OK, here’s a summary of the issues.

  1. Lag started off as 5 seconds. Patrick set all camera settings to the best possible (highest resolution, 0 compression, etc) and the lag reduced to half a second.

  2. We found out that, contrary to expectations, decreasing resolution and increasing compression both increased lag time.

  3. We then switched to the developer account and found out that lag time on 640x480 was still half a second. Upon switching to 320x240 resolution, lag time decreased to virtually nil and, for the first time, we had a live feed that’s actually live.

  4. A day later, with no altering of camera settings, lag time increased to half a second again.

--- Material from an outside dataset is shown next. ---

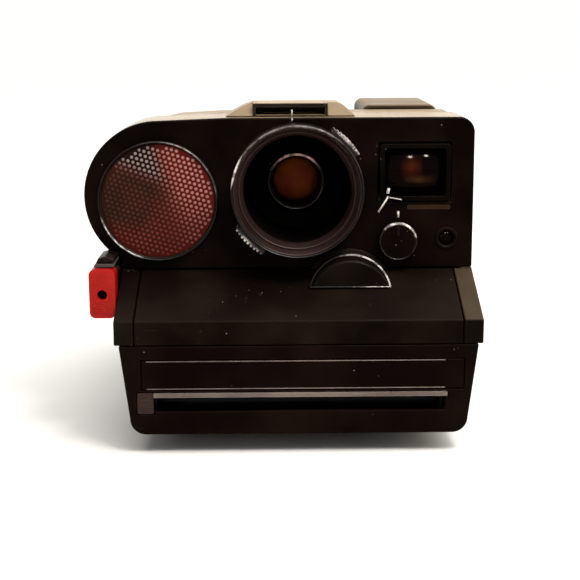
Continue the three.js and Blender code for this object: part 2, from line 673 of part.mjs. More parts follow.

You might find this answer from the GDC helpful: http://forums.usfirst.org/showthread.php?t=14284

I did some testing and didn’t see any difference with lag between Developer and Driver accounts. For me, using LabVIEW, a compression of 5% helped. Beyond that didn’t make much difference - except very high compression lost sight of the target. While checking loop rates I started out doing some averaging, but I also watch individual loop times. There were occasions when the individual times were obviously too fast (like 2 ms). We did a little poking around and found a timeout in the vision code that was set to 100ms. This means if we took longer, it would return anyway with empty data. The next time through the loop the data might be there after only another millisecond or two. This means for two loops, we really only got one set of vision data, but the timing seemed twice as fast (or at least faster) when averaging.

This doesn’t affect actual performance much, but we will be fixing it in the near future. If you want to look at this, you can find it in Program Files\National Instruments\LabVIEW 8.6\vi.lib\Robotics Library\WPI\Camera\Send Images To PC.vi where the Wait for Raw Image String subVI has 100 wired to it.

Thank you. I’ll be waiting for the update, then.